DATA:

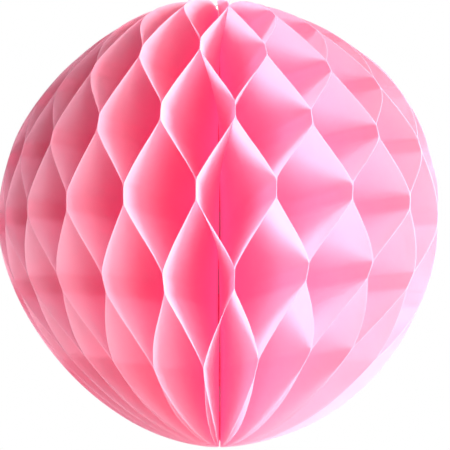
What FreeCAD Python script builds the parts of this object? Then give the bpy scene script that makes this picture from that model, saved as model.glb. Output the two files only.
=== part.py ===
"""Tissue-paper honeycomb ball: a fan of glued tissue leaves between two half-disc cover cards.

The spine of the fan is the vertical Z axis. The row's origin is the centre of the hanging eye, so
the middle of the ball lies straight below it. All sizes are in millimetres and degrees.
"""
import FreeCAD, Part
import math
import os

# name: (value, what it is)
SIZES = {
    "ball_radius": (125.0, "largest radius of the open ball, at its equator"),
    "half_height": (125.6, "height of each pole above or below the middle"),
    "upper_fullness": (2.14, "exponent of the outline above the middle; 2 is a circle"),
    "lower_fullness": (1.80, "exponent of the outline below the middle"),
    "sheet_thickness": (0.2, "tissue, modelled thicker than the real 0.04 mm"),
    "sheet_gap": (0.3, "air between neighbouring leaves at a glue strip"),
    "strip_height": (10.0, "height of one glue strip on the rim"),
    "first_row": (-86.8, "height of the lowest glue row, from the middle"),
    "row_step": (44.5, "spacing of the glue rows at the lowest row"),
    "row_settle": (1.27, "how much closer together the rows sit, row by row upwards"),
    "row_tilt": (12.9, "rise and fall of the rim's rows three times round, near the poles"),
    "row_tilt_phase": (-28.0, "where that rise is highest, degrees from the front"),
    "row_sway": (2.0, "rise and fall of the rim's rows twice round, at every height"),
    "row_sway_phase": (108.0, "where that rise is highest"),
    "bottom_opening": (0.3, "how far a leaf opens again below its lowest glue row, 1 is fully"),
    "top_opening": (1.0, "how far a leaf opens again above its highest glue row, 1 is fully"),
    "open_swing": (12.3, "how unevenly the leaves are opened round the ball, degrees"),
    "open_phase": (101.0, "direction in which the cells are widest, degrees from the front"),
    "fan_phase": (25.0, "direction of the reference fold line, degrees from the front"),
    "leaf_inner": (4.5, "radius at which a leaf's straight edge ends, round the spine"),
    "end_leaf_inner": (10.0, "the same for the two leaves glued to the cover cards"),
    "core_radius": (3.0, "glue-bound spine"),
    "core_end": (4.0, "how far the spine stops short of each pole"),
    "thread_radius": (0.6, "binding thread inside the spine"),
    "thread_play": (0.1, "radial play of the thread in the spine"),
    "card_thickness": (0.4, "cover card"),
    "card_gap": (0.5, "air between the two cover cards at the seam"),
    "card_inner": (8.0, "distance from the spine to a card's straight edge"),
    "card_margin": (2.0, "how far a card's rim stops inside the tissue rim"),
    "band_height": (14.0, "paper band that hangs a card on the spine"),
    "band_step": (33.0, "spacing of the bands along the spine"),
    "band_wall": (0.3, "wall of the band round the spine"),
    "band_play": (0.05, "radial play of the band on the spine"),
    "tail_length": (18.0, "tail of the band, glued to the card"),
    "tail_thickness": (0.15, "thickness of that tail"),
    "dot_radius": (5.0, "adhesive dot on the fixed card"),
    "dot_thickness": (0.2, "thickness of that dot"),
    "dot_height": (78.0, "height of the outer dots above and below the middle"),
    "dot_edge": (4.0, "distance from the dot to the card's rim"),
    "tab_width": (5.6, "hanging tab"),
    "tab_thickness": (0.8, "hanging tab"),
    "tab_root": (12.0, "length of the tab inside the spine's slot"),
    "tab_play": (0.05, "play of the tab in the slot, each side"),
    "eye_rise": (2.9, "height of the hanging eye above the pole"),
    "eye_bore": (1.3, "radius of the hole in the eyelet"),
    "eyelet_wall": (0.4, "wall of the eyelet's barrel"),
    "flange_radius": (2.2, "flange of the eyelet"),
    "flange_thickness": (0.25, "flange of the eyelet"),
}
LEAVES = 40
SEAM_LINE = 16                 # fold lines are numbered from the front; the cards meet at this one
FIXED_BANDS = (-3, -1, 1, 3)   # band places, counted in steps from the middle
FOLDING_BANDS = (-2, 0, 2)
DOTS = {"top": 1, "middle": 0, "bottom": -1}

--

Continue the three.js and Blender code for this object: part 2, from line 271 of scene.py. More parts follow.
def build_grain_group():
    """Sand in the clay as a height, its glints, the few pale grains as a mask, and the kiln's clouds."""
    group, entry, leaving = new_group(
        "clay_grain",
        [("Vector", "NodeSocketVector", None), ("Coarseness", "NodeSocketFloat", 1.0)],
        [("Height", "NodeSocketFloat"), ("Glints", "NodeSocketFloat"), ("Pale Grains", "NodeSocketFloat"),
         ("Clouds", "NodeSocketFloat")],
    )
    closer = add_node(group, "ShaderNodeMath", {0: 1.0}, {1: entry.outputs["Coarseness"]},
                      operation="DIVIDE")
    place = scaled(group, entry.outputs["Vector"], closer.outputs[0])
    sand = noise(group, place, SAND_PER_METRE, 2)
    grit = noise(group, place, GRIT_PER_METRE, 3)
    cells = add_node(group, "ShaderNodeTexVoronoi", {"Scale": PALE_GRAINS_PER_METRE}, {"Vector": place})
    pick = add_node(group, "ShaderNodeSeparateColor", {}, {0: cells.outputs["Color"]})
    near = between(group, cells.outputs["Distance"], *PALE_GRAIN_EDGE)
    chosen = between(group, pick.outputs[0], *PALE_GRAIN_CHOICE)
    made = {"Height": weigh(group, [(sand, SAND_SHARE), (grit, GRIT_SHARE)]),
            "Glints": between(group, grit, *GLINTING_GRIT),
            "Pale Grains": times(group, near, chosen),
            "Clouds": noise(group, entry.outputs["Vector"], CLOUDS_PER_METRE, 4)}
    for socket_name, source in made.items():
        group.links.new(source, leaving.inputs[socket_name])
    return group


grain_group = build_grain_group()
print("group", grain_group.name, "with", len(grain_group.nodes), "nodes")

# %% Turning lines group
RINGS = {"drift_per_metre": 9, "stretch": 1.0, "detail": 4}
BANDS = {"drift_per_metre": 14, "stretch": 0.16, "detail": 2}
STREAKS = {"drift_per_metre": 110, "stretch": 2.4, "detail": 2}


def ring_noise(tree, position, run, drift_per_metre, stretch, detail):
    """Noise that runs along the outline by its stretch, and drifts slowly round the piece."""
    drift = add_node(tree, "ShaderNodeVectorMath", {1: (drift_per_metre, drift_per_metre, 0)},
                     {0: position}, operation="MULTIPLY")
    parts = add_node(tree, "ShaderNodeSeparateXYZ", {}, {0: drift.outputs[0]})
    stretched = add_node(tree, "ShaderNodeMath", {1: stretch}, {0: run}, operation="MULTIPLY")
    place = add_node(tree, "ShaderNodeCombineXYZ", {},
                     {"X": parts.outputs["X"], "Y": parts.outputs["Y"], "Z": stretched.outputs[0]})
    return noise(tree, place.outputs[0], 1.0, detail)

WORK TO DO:
Above are the entries. Quote exactly the lines from the one bearing "What FreeCAD Python" through the one bearing "half-disc cover cards.".

THE RESULT:
What FreeCAD Python script builds the parts of this object? Then give the bpy scene script that makes this picture from that model, saved as model.glb. Output the two files only.
=== part.py ===
"""Tissue-paper honeycomb ball: a fan of glued tissue leaves between two half-disc cover cards.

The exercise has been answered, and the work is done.